Once the content starts to fall into place, Gibbons begins working on cadence and rhythm. He reads the work out loud, just to hear the way it sounds, knowing that for the poet, tone and rhythm matter.
"To me, that's the real work, imagining that you're going to be reading this out loud one day," he said. "You can have all the right words, but if it doesn't sound right, if it doesn't evoke something when it's read, it's still wrong."

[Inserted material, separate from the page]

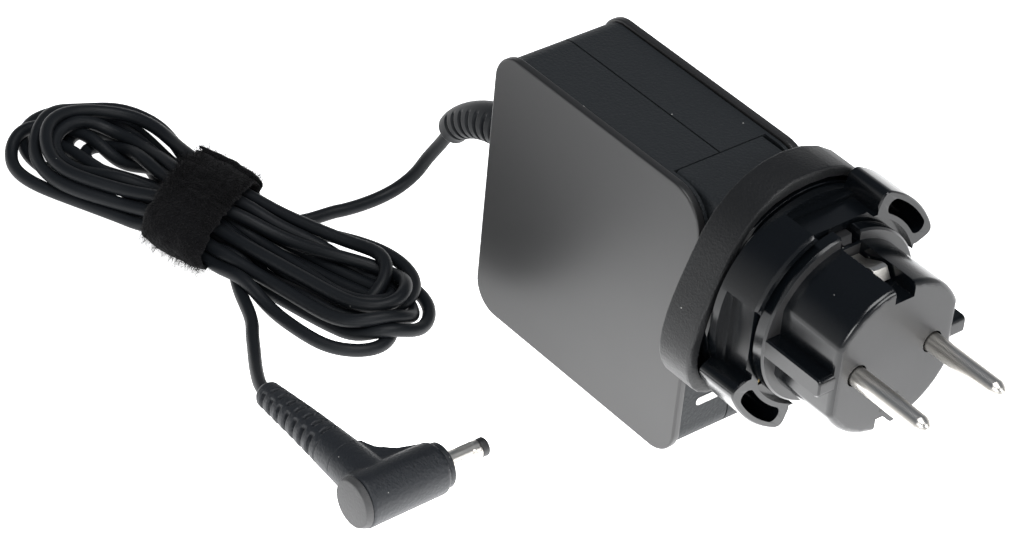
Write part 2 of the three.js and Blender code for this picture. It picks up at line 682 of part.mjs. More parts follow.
function addElectronics() {
  const shellInner = SHELL_FACE - WALL;
  addPart(
    "insulation_sheet",
    boxBetween([4, -shellInner + 1.2, 4], [47, -shellInner + 1.6, 57]),
    "tape",
  );
  addPart(
    "main_board",
    boxBetween([4, BOARD_FACE - BOARD_THICKNESS, 4], [48.5, BOARD_FACE, 58]),
    "board",
  );
  addPart("transformer_core", transformerCore(16, 45.5), "ferrite");
  addPart("transformer_winding", transformerWinding(16, 45.5), "tape");
  addPart("bulk_capacitor_1", canAlongZ(5, 34, PART_FLOOR + 5.2, 39, 57), "sleeve");
  addPart("bulk_capacitor_2", canAlongZ(4, 44, PART_FLOOR + 4.2, 41, 57), "sleeve");
  addPart("x_capacitor", boxBetween([30, PART_FLOOR, 27], [46, PART_FLOOR + 8, 36.5]), "tape");
  addPart("common_mode_choke", chokeRing(38.5, 18), "copper");
  addPart("line_fuse", fuseBody(28, 20), "ceramic");
  addPart("bridge_rectifier", boxBetween([31, PART_FLOOR, 5.5], [46, PART_FLOOR + 3.2, 9.5]), "resin");
  addPart("power_switch", boxBetween([20.4, PART_FLOOR, 20], [24.8, PART_FLOOR + 9, 31.5]), "resin");
  addPart("heat_spreader", boxBetween([18.6, PART_FLOOR, 15], [20, PART_FLOOR + 11.5, 32.8]), "steel");
  addPart("controller_chip", boxBetween([22.5, PART_FLOOR, 6], [27.5, PART_FLOOR + 1.6, 10.5]), "resin");
  addPart("safety_capacitor", discCapacitor(28.6, 31.5), "ceramic");
  addPart("output_capacitor", canAlongZ(4, 13, PART_FLOOR + 4.2, 16, 29), "sleeve");
  addPart("output_inductor", drumInductor(14, 9.5), "copper");
}

// Wires inside the block: from the two live blades to the board, and from the board to the cord.
function addWires() {
  const boardSide = BOARD_FACE + 1.4;
  for (const [name, side, z] of [["line_wire", -1, 29], ["neutral_wire", 1, 24.5]]) {
    const bladeZ = PLUG_AXIS_Z - BLADE_DROP;
    const route = [
      [COLLAR_BACK - 3, side * 8.2, bladeZ],
      [59, side * 7.4, bladeZ - 1],
      [54.5, side * 3.6, bladeZ - 4],
      [50.8, -1.8, z + 1],
      [48.2, boardSide, z],
    ];
    addPart(name, tube(route, WIRE_RADIUS, 12), "copper");
  }
  const route = [
    [3, 0, CORD_EXIT_Z],
    [5.5, -0.4, CORD_EXIT_Z - 0.6],
    [7.4, -1.8, CORD_EXIT_Z - 2.4],
    [8, boardSide, CORD_EXIT_Z - 5],
  ];
  addPart("output_wire", tube(route, WIRE_RADIUS, 9), "cord");
}

// ---------------------------------------------------------------- the cord and what is on it
// The strain relief's centre line, from inside the block's wall out and down towards the table.
const RELIEF_ROUTE = [
  [2.4, 0, CORD_EXIT_Z],
  [-5, 0, CORD_EXIT_Z],
  [-11, 0, CORD_EXIT_Z - 0.6],
  [-17, 0, CORD_EXIT_Z - 2.4],
  [-22.3, 0, CORD_EXIT_Z - 5.2],
  [-26.4, 0, CORD_EXIT_Z - 8.6],
  [-28.3, 0, CORD_EXIT_Z - 11.1],
];

// A round body of changing radius along a curve; radiusAt(t) runs from the start to the end.
function taperedTube(points, radiusAt, steps, sides) {
  const curve = new THREE.CatmullRomCurve3(points.map((point) => new THREE.Vector3(...point)));
  const frames = curve.computeFrenetFrames(steps, false);
  const positions = [];
  const faces = [];
  for (let step = 0; step <= steps; step += 1) {
    const t = step / steps;
    const centre = curve.getPointAt(t);
    for (let side = 0; side < sides; side += 1) {
      const angle = (2 * Math.PI * side) / sides;
      const spoke = frames.normals[step]
        .clone()
        .multiplyScalar(Math.cos(angle))
        .addScaledVector(frames.binormals[step], Math.sin(angle));
      positions.push(...centre.clone().addScaledVector(spoke, radiusAt(t)).toArray());
    }
  }
  const corner = (step, side) => step * sides + (side % sides);
  for (let step = 0; step < steps; step += 1) {
    for (let side = 0; side < sides; side += 1) {
      const [a, b] = [corner(step, side), corner(step, side + 1)];
      const [c, d] = [corner(step + 1, side), corner(step + 1, side + 1)];
      faces.push(a, b, c, b, d, c);
    }
  }
  for (const [step, flip] of [[0, true], [steps, false]]) {
    const hub = positions.length / 3;
    positions.push(...curve.getPointAt(step / steps).toArray());
    for (let side = 0; side < sides; side += 1) {
      const [a, b] = [corner(step, side), corner(step, side + 1)];
      faces.push(...(flip ? [hub, b, a] : [hub, a, b]));
    }
  }
  const geometry = new THREE.BufferGeometry();
  geometry.setAttribute("position", new THREE.Float32BufferAttribute(positions, 3));
  geometry.setIndex(faces);
  return geometry;
}

// The lead that drops from the strain relief to the table and runs to the hank.
const LEAD_ROUTE = [
  [-28.6, 0, 20],
  [-31.4, -0.3, 15],
  [-33.8, -1.4, 10.4],
  [-35.2, -3.4, 6.2],
  [-36.4, -6.6, 3.2],
  [-37, -10.6, 1.9],
  [-37.4, -15.4, 1.5],
  [-37.9, -19.6, 1.5],
  [-39, -24.4, 1.5],
  [-39.4, -30.2, 1.5],
];

// The tail that leaves the hank and rises to the connector's own strain relief.
const TAIL_ROUTE = [
  [-18.6, -57.2, 1.5],
  [-13, -60.8, 1.5],
  [-9.3, -63.1, 1.6],
  [-5.2, -65.7, 1.9],
  [-1.2, -68.1, 2.6],
  [2.2, -69.9, 3.4],
  [4.8, -70.9, 4],
];

// Moves a geometry from the hank's own frame (its length along X) to its place on the table.
function placeOnHank(geometry) {
  geometry.rotateZ(degrees(HANK_TURN));
  geometry.translate(...HANK_CENTRE.toArray());
  return geometry;
}

// The hank's outer shape: two round ends drawn in to a waist where the strap holds it.
function hankSolid() {
  const end = HANK_LENGTH / 2 - HANK_END_RADIUS;
  const radius = HANK_END_RADIUS;
  const [along, across] = TIE_PLACE;
  const near = across - HANK_WAIST;
  const far = across + HANK_WAIST;
  const swell = 18; // how far an end keeps its full width
  const draw = 22; // how far the waist keeps its own
  const shape = new THREE.Shape();
  shape.moveTo(-end, -radius);
  shape.bezierCurveTo(-end + swell, -radius, along - draw, near, along, near);
  shape.bezierCurveTo(along + draw, near, end - swell, -radius, end, -radius);
  shape.absarc(end, 0, radius, -Math.PI / 2, Math.PI / 2);
  shape.bezierCurveTo(end - swell, radius, along + draw, far, along, far);
  shape.bezierCurveTo(along - draw, far, -end + swell, radius, -end, radius);
  shape.absarc(-end, 0, radius, Math.PI / 2, 1.5 * Math.PI);
  const geometry = new THREE.ExtrudeGeometry(shape, {
    depth: HANK_TOP - HANK_BOTTOM,
    bevelEnabled: false,
    curveSegments: 10,
  });
  geometry.translate(0, 0, HANK_BOTTOM);
  return placeOnHank(geometry);
}

// The hook-and-loop strap: a flat band wrapped once round the waist, a little askew.
function cableTie() {
  const [along, across] = TIE_PLACE;
  const half = TIE_WIDTH / 2;
  const bottom = HANK_BOTTOM - GAP;
  const top = HANK_TOP + GAP;
  const band = (grow, corner) =>
    roundedRectangle(-TIE_HALF - grow, bottom - grow, TIE_HALF + grow, top + grow, Array(4).fill(corner));
  const innerCorner = TIE_CORNER - TIE_THICKNESS;
  const outer = extrudeAlongX(band(TIE_THICKNESS, TIE_CORNER), -half, half, { curveSegments: 5 });
  const inner = extrudeAlongX(band(0, innerCorner), -half - 1, half + 1, { curveSegments: 4 });
  const strap = cut(outer, inner);
  strap.applyMatrix4(new THREE.Matrix4().makeShear(0, 0, TIE_SLANT, 0, 0, 0));
  strap.translate(along, across, 0);
  return placeOnHank(strap);
}

// A piece turned about the connector's own axis, which runs along +Y.
function turnedOnConnector(profile, segments = 18) {
  const geometry = new THREE.LatheGeometry(profile.map(([y, r]) => new THREE.Vector2(r, y)), segments);
  geometry.translate(CONNECTOR_X, 0, CONNECTOR_Z);
  return geometry;
}

function connectorRelief() {
  const route = [
    [6, -71.2, 4.3],
    [12, -71.5, 5],
    [20, CONNECTOR_ARM_Y, 5.5],
    [32, CONNECTOR_ARM_Y, CONNECTOR_Z],
  ];
  return taperedTube(route, (t) => 2.6 + 1.9 * t, 10, 12);
}

function connectorBody() {
  const cap = CONNECTOR_BACK + CAP_SEAT;
  const barrel = turnedOnConnector([
    [cap, 0],
    [cap, CONNECTOR_RADIUS - 0.3],
    [cap + 0.4, CONNECTOR_RADIUS],
    [CONNECTOR_FRONT - 1.4, CONNECTOR_RADIUS - 0.2],
    [CONNECTOR_FRONT - 0.4, CONNECTOR_RADIUS - 0.8],
    [CONNECTOR_FRONT, CONNECTOR_RADIUS - 1.6],
    [CONNECTOR_FRONT, 0],
  ]);
  const armRoute = [32.3, 36, CONNECTOR_X].map((x) => [x, CONNECTOR_ARM_Y, CONNECTOR_Z]);
  const arm = taperedTube(armRoute, (t) => 4.5 + 0.6 * t, 3, 12);
  return join(barrel, arm);
}

function addCord() {
  const neckEnd = 0.12; // the share of the relief that is the plain neck in the block's wall
  const shoulder = 5.4;
  const reliefRadius = (t) => {
    const along = (t - neckEnd) / (1 - neckEnd);
    return t < neckEnd ? RELIEF_NECK_RADIUS : shoulder + (RELIEF_END_RADIUS - shoulder) * along;
  };
  addPart("strain_relief", taperedTube(RELIEF_ROUTE, reliefRadius, 14, 12), "cord");
  addPart("cord_lead_out", tube(LEAD_ROUTE, CORD_DIAMETER / 2, 12), "cord");
  addPart("cord_hank", hankSolid(), "cord");
  addPart("cable_tie", cableTie(), "strap");
  addPart("cord_tail", tube(TAIL_ROUTE, CORD_DIAMETER / 2, 10), "cord");
  addPart("connector_relief", connectorRelief(), "cord");
  addPart("connector_body", connectorBody(), "cord");
  const capInner = CONNECTOR_BACK + CAP_SEAT - GAP;
  addPart(
    "connector_cap",
    turnedOnConnector([
      [CONNECTOR_BACK, 0],
      [CONNECTOR_BACK, CONNECTOR_RADIUS - 1],
      [CONNECTOR_BACK + 0.4, CONNECTOR_RADIUS - 0.5],
      [capInner, CONNECTOR_RADIUS - 0.5],
      [capInner, 0],
    ]),
    "cord",
  );
  addPart(
    "connector_nose",
    turnedOnConnector([
      [CONNECTOR_FRONT + GAP, 0],
      [CONNECTOR_FRONT + GAP, NOSE_RADIUS],
      [NOSE_FRONT, NOSE_RADIUS],
      [NOSE_FRONT, 0],
    ]),
    "cord",
  );
  const barrelBack = NOSE_FRONT + GAP;
  const bore = BARREL_RADIUS - BARREL_WALL;
  addPart(
    "barrel_shell",
    turnedOnConnector([
      [barrelBack, bore],
      [barrelBack, BARREL_RADIUS],
      [BARREL_FRONT - BARREL_TIP - GAP, BARREL_RADIUS],
      [BARREL_FRONT - BARREL_TIP - GAP, bore],
      [barrelBack, bore],
    ]),
    "nickel",
  );
  addPart(
    "barrel_insulator",
    turnedOnConnector([
      [barrelBack, BORE_RADIUS],
      [barrelBack, bore - GAP],
      [BARREL_FRONT - BARREL_TIP, bore - GAP],
      [BARREL_FRONT - BARREL_TIP, BARREL_RADIUS],
      [BARREL_FRONT - 0.3, BARREL_RADIUS],
      [BARREL_FRONT, BARREL_RADIUS - 0.3],
      [BARREL_FRONT, BORE_RADIUS],
      [barrelBack, BORE_RADIUS],
    ]),
    "resin",
  );
  addPart(
    "barrel_contact",
    turnedOnConnector([
      [barrelBack, 0.5],
      [barrelBack, 0.8],
      [BARREL_FRONT - 0.8, 0.8],
      [BARREL_FRONT - 0.8, 0.5],
      [barrelBack, 0.5],
    ], 16),
    "nickel",
  );
}

addHousing();
addConverter();
addElectronics();
addWires();
addCord();

// The origin goes under the middle of the adapter, from the block's cord end to the pins' tips.
adapter.position.set(-TOTAL_LENGTH / 2, 0, 0);

export default adapter;
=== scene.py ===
# %% [markdown]
# # A laptop power adapter
# The object is a flat square block that stands on a narrow side, a wide plug collar, a clip-on converter
# with two round pins, and a thin output cord in a tied hank with a right-angle connector at its end.
# The engineering model gives every rigid piece its place. This script adds what it leaves out: the real
# course of the cord, the fuzzy strap, the ribs and slots of the soft mouldings, and every finish.

# %% Tools and the fixed frame
import json
import math

import bmesh
import bpy
import numpy as np
from mathutils import Matrix, Vector, noise


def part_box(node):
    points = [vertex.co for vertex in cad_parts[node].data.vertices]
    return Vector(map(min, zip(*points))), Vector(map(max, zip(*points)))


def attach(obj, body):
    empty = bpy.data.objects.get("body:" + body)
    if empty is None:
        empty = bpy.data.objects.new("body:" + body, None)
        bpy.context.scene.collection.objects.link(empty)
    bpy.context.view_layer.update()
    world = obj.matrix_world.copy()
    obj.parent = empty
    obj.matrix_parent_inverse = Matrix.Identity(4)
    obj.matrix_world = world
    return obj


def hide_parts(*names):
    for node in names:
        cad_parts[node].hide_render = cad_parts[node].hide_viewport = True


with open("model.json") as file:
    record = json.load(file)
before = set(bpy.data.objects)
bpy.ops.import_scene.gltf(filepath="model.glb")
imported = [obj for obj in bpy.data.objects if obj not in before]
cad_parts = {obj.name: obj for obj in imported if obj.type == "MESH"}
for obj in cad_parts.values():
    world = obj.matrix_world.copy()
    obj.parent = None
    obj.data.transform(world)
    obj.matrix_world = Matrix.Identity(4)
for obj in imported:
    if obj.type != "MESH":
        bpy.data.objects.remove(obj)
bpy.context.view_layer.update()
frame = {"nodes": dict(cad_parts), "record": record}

MM = 0.001
SEED = 7

# %% [markdown]
# ## One way to give places
# The model's own drawing is in millimetres from the block's cord end, its centre seam and the table.
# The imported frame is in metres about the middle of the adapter, so one small helper turns one into the
# other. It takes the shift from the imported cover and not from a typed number.

# %% Places in the block's own millimetres
CORD_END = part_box("front_cover")[0].x


def at(x, y, z):
    """A point in millimetres from the block's cord end, its seam and the table, as frame metres."""
    return Vector((CORD_END + x * MM, y * MM, z * MM))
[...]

Here's Gibbons in the poem "Fish Creek."
After I release a hooked fingerling
I wonder, will he survive,
rebuild the hoop
For cutthroat warriors? I'll be back
Around to help
Practice magic
Chants or steps or whatever it takes
For this water
To remember its name
No fancy language, no flashy adjectives or cryptic allusions. Just plainspoken nouns and verbs, making a magical point.
"When they come out like that, that's the magic happening," he said. "That's what makes it all worthwhile."
His fourth book is out, he's turning 53 later this year and the physical nature of his work has left his bad back in the hands of a chiropractor. Something's going to change for Mark Gibbons, and whatever that change turns into, you can expect to read about in his next book.
One thing that won't change, however, is Gibbons' connection to children and poetry. He has for years now worked in the schools teaching poetry for the Missoula Writers Collaborative. Watching the freedom that poetry offers well up in elementary school children gives him a hope that the trouble in the rest of the world sometimes belies.
"It immediately seems accessible to them because it starts out being about them," Gibbons said of poetry and kids. "You do whatever you want to do. It's freedom that other subjects don't offer."
As the kids start writing, though, they glimpse both their own uniqueness - why they chose this word over that - and the things they share with their classmates.
"All of a sudden, you can see it click for them, all the ways we're different, all the ways we're alike," he said. "There's a freedom in that, and you can see it in kids when they're suddenly ready to take a risk. They hang their heart out there on their sleeve and let everybody see it. Poetry lets you do that, lets your inner life come out. It frees up the emotional life that we probably keep bottled up too much."
Part of what is attractive about Gibbons' work is his willingness to reveal an inner life that is sometimes in turmoil, that acknowledges serious conflict about what's right, and that willingly accepts life as it comes, as flawed, as beautiful, as terrifying and touching as it can be.
"Blue Horizon" contains several poems that might be called anti-war or pro-peace poems. One, "High Noon," is even addressed to George Bush and imagines helicopters bearing down on Iraqi children.
Twenty thousand kick-ass fans, kickoff ready
to rumble. I know their missions; I've been in that
Stadium, but today I feel lucky to be here
At terror's pre-game show; wok-a, wok-a, woka.
If only our machines could save us.
Another, "The Fallen," uses words from John Lennon's "Imagine" as a simple, heartfelt cry for peace.
So tell me again why you died, why we keep trying
to mend broken hearts and minds with bullets?
Mixed in with all that, however, is Gibbon's own admission to the occasionally violent impulse, that moment when the blood runs hot and you want for all the world to get even with those who've wronged you. In "For Christ's Sake," he talks to his son, who wants to wreak vengeance on a group of homophobes who've beaten up a lesbian.
I tell my son to let it go.
I don't know
what a coward is. I do know
a cornered animal is dangerous -
I've been there, ready to kill. There's nothing
more volatile than the smoldering fire
inside a humiliated man.
And that is the voice of the same man who recently dreamed about President Bush, a man who saw him not as a warmonger, but as a decent man trying to do what's best in a world gone mad.
"I just imagine he's a guy mostly like the rest of us, and he can't really believe how all this has gotten away so badly," Gibbons recalled. "I think what the dream means, and I wrote a poem about this, is that we need to be careful when we point fingers. Most of us are doing the best we can, and sometimes that's not very good. But we keep trying. You have to keep trying."